Entries with model source code:

::::

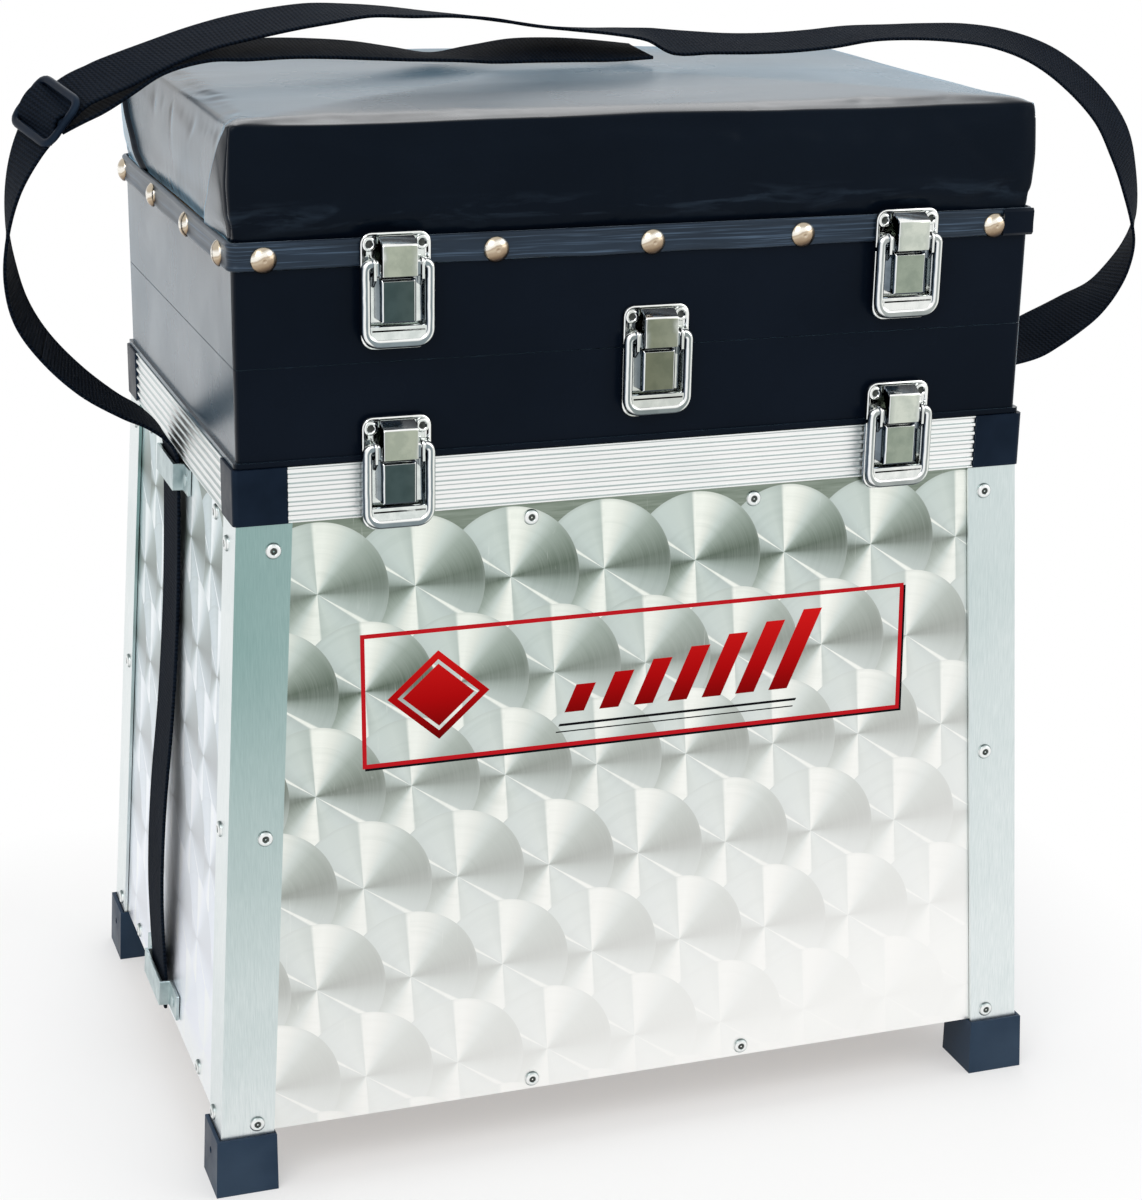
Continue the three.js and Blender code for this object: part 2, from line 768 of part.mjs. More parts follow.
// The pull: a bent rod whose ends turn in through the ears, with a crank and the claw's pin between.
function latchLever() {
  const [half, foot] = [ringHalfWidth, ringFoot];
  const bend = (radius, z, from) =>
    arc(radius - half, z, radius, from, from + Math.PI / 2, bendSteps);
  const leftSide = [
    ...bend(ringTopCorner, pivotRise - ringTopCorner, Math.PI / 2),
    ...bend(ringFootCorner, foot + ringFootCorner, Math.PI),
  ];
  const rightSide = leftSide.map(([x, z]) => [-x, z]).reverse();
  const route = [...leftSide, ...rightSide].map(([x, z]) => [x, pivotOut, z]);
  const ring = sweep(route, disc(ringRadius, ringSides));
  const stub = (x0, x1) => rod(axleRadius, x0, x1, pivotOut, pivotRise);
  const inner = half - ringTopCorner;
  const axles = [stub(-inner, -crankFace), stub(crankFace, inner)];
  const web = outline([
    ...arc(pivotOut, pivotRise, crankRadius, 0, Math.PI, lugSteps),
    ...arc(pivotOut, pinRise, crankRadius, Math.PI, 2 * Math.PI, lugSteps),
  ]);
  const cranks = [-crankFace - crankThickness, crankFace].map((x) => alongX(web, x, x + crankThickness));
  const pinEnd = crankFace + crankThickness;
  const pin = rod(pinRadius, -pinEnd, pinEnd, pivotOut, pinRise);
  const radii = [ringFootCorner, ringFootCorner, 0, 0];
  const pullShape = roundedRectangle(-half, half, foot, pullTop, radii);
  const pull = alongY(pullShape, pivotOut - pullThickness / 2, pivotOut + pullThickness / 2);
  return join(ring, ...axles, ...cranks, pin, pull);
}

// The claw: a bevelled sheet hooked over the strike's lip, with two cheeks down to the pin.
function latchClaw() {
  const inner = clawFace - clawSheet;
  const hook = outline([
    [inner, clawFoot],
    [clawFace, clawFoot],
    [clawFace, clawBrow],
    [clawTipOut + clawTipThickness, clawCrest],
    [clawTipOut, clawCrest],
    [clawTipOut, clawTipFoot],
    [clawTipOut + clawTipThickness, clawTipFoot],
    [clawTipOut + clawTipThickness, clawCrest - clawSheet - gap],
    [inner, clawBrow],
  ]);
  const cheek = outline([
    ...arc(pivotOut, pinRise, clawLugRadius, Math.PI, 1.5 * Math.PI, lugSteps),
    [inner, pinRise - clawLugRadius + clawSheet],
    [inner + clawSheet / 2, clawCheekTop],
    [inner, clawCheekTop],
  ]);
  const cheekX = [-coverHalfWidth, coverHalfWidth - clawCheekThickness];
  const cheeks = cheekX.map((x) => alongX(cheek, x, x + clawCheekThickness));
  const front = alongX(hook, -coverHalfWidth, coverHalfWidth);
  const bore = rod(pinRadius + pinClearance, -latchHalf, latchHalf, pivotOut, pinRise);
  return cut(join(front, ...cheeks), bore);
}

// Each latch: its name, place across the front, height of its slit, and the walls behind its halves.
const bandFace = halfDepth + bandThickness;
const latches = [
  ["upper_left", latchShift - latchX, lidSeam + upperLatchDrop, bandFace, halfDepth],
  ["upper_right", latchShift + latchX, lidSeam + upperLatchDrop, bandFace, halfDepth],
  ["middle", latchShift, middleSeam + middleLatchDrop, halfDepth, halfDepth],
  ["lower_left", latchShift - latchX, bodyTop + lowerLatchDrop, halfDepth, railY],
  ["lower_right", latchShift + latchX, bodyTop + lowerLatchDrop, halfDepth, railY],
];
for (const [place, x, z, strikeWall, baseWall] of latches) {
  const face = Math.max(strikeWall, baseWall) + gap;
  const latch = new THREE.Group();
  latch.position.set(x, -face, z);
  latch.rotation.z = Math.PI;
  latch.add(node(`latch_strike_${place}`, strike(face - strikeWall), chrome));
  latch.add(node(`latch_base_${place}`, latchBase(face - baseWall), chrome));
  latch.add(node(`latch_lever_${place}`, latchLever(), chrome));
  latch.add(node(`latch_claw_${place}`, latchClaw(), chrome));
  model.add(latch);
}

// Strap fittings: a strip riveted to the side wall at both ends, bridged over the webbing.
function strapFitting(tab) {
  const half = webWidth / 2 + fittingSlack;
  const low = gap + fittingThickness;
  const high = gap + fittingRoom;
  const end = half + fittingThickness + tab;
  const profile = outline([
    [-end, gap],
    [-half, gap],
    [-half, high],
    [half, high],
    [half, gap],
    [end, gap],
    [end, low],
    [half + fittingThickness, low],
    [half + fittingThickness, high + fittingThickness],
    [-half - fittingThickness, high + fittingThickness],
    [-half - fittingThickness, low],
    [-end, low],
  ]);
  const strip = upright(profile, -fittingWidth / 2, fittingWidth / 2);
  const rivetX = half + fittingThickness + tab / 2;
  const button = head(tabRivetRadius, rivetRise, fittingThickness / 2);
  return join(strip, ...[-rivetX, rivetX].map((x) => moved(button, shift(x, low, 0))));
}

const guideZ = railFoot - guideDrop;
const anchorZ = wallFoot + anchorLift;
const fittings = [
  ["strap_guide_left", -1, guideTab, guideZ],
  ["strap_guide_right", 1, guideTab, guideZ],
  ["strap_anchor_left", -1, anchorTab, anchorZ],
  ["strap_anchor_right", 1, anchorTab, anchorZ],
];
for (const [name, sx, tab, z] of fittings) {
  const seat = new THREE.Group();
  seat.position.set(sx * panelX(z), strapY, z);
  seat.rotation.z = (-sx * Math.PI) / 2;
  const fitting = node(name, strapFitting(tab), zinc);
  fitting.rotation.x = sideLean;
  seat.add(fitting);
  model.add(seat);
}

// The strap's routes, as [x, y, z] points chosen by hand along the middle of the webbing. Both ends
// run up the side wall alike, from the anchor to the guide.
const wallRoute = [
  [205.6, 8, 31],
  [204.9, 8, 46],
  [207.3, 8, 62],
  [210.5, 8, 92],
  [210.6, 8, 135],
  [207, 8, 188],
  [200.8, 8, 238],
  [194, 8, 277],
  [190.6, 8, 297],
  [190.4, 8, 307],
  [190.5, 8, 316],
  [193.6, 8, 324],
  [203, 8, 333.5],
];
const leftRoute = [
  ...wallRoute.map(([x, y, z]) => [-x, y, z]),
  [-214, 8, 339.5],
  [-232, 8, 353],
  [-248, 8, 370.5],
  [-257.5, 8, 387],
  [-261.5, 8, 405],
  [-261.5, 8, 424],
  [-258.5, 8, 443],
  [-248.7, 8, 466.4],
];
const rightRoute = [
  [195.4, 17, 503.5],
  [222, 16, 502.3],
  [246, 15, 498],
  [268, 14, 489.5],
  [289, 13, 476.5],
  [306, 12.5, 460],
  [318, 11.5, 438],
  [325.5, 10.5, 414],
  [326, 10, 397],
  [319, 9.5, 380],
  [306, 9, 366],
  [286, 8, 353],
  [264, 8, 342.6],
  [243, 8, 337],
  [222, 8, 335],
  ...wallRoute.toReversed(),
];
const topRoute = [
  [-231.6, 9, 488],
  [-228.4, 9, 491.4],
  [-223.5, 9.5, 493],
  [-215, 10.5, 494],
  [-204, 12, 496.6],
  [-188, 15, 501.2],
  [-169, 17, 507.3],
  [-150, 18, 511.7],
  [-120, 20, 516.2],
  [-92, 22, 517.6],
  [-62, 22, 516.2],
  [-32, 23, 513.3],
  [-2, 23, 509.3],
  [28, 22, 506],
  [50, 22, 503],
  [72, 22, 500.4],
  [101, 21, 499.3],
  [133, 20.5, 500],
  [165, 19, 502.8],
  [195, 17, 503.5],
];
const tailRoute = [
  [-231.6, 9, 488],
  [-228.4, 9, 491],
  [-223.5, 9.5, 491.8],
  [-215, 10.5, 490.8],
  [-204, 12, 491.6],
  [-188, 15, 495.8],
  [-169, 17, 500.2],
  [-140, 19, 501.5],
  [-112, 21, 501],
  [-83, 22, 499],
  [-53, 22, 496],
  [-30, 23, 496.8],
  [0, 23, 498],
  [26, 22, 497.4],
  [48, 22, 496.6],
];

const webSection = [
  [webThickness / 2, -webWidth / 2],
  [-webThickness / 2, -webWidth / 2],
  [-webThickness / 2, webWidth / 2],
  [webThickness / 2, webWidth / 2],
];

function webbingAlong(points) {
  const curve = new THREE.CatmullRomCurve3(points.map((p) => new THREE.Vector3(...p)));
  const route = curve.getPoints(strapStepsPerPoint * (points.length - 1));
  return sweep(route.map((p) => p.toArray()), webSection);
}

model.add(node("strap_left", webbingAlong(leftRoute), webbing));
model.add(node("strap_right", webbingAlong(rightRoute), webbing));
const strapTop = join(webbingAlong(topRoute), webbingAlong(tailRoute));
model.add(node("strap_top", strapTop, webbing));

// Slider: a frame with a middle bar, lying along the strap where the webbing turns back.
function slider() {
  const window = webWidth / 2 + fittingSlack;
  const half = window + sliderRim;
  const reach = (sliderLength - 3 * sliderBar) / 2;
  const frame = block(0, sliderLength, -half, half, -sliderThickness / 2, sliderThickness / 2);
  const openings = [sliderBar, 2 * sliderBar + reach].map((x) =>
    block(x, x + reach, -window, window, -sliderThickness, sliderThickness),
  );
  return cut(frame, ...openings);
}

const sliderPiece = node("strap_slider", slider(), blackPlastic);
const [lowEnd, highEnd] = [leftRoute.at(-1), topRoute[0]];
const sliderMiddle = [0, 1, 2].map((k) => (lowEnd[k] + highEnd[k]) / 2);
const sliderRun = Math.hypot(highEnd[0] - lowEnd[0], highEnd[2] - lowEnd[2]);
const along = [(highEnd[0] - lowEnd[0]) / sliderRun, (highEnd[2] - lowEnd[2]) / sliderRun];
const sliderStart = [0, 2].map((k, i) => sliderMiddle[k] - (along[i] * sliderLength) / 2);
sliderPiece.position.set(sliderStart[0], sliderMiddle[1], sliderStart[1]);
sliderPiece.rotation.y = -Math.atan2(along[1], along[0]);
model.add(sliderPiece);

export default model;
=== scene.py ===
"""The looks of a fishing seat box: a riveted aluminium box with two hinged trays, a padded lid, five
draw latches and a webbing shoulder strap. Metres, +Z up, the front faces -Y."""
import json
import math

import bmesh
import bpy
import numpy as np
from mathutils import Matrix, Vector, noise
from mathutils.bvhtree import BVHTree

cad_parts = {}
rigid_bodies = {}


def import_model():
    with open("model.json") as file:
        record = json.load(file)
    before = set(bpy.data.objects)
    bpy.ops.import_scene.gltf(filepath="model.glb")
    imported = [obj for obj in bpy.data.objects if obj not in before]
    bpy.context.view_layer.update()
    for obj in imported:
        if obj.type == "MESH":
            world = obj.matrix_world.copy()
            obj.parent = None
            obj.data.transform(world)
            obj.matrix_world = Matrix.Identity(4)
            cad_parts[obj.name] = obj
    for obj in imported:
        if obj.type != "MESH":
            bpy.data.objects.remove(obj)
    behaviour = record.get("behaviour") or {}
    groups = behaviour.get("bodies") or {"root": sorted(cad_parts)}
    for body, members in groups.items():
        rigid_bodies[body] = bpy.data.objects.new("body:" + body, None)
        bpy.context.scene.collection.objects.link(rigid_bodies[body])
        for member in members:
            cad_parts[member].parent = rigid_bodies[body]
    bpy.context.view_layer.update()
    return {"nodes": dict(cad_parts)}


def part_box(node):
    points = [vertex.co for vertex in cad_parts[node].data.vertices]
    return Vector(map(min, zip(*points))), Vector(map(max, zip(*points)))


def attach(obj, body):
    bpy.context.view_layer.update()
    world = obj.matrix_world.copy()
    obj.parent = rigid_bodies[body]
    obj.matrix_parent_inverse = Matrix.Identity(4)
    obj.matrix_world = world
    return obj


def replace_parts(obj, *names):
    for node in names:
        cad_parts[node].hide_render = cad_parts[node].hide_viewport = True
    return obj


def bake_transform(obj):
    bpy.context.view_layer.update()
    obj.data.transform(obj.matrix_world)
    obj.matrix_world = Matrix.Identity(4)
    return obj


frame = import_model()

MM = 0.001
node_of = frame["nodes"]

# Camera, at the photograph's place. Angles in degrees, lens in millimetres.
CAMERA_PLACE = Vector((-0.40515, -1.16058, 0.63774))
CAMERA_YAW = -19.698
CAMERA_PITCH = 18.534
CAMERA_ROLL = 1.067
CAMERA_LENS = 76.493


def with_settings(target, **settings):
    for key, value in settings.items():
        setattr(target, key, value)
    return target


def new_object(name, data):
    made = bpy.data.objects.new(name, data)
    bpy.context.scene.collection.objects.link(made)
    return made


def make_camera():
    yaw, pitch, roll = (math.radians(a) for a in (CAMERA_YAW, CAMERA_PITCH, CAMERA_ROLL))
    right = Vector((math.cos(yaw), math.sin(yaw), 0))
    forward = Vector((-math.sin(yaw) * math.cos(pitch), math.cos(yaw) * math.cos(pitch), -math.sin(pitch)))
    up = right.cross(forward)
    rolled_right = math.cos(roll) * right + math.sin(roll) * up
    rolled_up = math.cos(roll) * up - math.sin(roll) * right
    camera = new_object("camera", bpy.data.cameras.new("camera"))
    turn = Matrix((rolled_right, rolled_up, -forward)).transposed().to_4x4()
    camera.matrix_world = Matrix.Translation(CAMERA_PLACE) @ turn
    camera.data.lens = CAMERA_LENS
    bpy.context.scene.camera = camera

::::

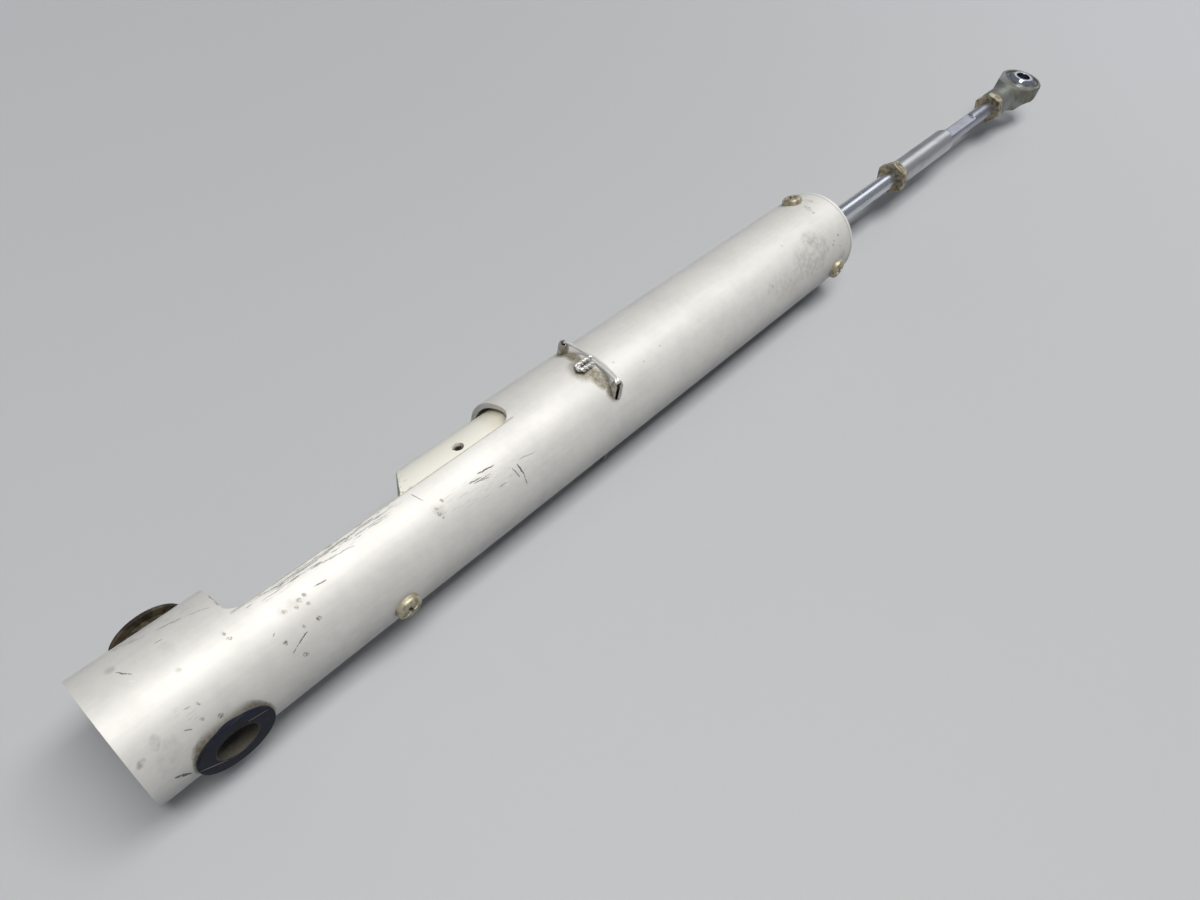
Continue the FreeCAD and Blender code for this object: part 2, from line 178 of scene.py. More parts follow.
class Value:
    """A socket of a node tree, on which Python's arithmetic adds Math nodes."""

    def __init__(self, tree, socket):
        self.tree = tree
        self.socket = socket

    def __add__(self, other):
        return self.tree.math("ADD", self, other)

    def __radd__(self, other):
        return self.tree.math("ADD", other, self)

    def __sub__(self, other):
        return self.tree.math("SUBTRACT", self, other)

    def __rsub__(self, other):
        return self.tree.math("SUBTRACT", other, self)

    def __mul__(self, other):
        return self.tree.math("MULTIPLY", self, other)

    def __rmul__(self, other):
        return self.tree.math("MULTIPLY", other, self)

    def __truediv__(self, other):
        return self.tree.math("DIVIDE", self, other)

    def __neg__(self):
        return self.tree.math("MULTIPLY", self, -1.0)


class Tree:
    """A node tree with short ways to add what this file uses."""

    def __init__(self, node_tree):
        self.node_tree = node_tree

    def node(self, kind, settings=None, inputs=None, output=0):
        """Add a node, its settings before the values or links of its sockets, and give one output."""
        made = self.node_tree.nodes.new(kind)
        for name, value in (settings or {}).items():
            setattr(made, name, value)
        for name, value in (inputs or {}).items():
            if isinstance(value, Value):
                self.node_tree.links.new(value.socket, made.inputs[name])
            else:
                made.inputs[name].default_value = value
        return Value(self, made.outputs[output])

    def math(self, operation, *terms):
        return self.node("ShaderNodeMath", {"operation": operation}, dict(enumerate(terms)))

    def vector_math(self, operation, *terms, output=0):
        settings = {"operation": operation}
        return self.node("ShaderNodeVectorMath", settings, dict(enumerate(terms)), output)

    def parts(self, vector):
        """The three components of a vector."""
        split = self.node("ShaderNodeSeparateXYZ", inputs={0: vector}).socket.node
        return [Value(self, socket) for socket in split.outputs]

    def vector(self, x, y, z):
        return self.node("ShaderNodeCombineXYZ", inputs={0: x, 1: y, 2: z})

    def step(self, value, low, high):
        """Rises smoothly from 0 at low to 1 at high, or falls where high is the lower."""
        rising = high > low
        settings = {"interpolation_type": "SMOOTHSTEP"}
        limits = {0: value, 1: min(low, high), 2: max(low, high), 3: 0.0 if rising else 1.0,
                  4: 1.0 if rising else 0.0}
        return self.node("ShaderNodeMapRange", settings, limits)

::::

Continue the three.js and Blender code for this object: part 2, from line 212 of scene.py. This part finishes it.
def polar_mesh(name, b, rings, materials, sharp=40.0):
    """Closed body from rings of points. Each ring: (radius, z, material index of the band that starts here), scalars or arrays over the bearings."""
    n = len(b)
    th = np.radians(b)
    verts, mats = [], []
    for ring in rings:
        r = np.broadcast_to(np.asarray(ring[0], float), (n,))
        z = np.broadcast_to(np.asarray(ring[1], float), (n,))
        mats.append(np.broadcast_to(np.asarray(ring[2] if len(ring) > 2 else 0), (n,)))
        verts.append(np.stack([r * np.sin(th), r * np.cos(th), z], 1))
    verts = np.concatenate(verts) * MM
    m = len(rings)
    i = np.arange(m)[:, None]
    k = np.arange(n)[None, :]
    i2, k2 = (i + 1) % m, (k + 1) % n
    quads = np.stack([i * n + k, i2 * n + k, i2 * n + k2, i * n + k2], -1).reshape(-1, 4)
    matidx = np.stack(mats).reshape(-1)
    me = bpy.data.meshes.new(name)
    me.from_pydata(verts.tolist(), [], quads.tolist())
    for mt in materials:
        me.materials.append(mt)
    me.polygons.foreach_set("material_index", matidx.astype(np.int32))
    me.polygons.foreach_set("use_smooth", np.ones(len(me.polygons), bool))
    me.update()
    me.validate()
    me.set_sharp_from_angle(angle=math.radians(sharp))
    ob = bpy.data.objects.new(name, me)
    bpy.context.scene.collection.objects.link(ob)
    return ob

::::

# TASK PROMPT
Using the data above, extract exactly the lines from the one that holds "webbing turns back." to the one that holds "obj.data.transform(world)", both ends included, and no others.

# WRITTEN RESPONSE
// Slider: a frame with a middle bar, lying along the strap where the webbing turns back.
function slider() {
  const window = webWidth / 2 + fittingSlack;
  const half = window + sliderRim;
  const reach = (sliderLength - 3 * sliderBar) / 2;
  const frame = block(0, sliderLength, -half, half, -sliderThickness / 2, sliderThickness / 2);
  const openings = [sliderBar, 2 * sliderBar + reach].map((x) =>
    block(x, x + reach, -window, window, -sliderThickness, sliderThickness),
  );
  return cut(frame, ...openings);
}

const sliderPiece = node("strap_slider", slider(), blackPlastic);
const [lowEnd, highEnd] = [leftRoute.at(-1), topRoute[0]];
const sliderMiddle = [0, 1, 2].map((k) => (lowEnd[k] + highEnd[k]) / 2);
const sliderRun = Math.hypot(highEnd[0] - lowEnd[0], highEnd[2] - lowEnd[2]);
const along = [(highEnd[0] - lowEnd[0]) / sliderRun, (highEnd[2] - lowEnd[2]) / sliderRun];
const sliderStart = [0, 2].map((k, i) => sliderMiddle[k] - (along[i] * sliderLength) / 2);
sliderPiece.position.set(sliderStart[0], sliderMiddle[1], sliderStart[1]);
sliderPiece.rotation.y = -Math.atan2(along[1], along[0]);
model.add(sliderPiece);

export default model;
=== scene.py ===
"""The looks of a fishing seat box: a riveted aluminium box with two hinged trays, a padded lid, five
draw latches and a webbing shoulder strap. Metres, +Z up, the front faces -Y."""
import json
import math

import bmesh
import bpy
import numpy as np
from mathutils import Matrix, Vector, noise
from mathutils.bvhtree import BVHTree

cad_parts = {}
rigid_bodies = {}


def import_model():
    with open("model.json") as file:
        record = json.load(file)
    before = set(bpy.data.objects)
    bpy.ops.import_scene.gltf(filepath="model.glb")
    imported = [obj for obj in bpy.data.objects if obj not in before]
    bpy.context.view_layer.update()
    for obj in imported:
        if obj.type == "MESH":
            world = obj.matrix_world.copy()
            obj.parent = None
            obj.data.transform(world)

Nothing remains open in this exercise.